7. Bad Research is a Good Teacher
Every good researcher has conducted bad research. One of the primary catalysts for good researchers is learning from poorly conducted investigations. I believe any researcher who admits to never having produced bad research is not well prepared. The lessons learned by producing weak research may be embarrassing to the good researcher, but the result is a better researcher. My lesson: listen carefully to critics without accepting every harsh word.
8. Bad Research is Hollow
Through bad research, I may be able to convince a handful of people to swing my direction in their opinions. But all I’ve really done in that moment is to engage in a political conversation. I haven’t really done anything of substance. The next person who comes along with a more convincing political argument can undo my work.

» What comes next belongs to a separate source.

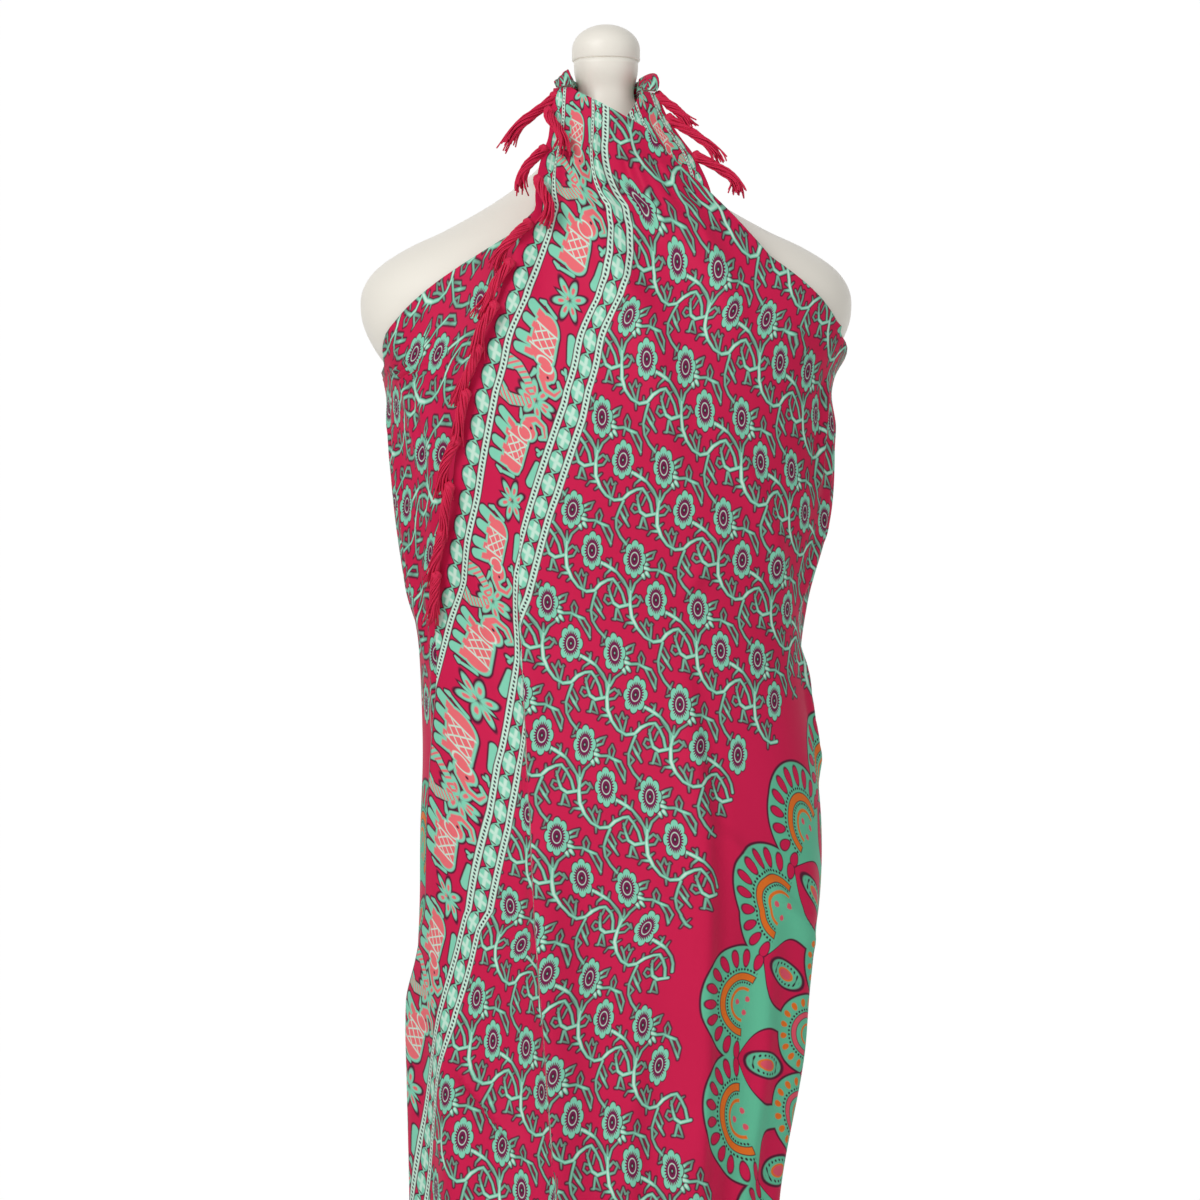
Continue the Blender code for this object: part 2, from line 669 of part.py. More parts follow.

But good research is not as easily subjected to political winds. Good research may bend in the criticism, but its reality is connected to the roots of truth. Good research is substantive. My lesson: pursue substance over sexy.
9. Bad Research is Unjust
There is already much injustice in the earth. Humans are known for selfishly choosing themselves over others. Bad research only sustains injustice. The aim of bad research is an agenda rather than truth. The only salve for inequity is truth. Therefore, bad research at its core is, itself, unjust. My lesson: do no harm.
10. Bad Research Distorts
Since I’m a pastor, I’m always trying to connect my “non-God” thoughts to God. I think bad research warps our perspective of God’s creation. In the book of Romans, the Apostle Paul lays out the argument that God has used creation to reveal certain aspects of His character. When I generate bad research, I distort that revelation. I make God out to be something he is not. On the other hand, good research reveals a good God. My lesson: listen carefully to my creator.
What lessons have you learned in making bad information public?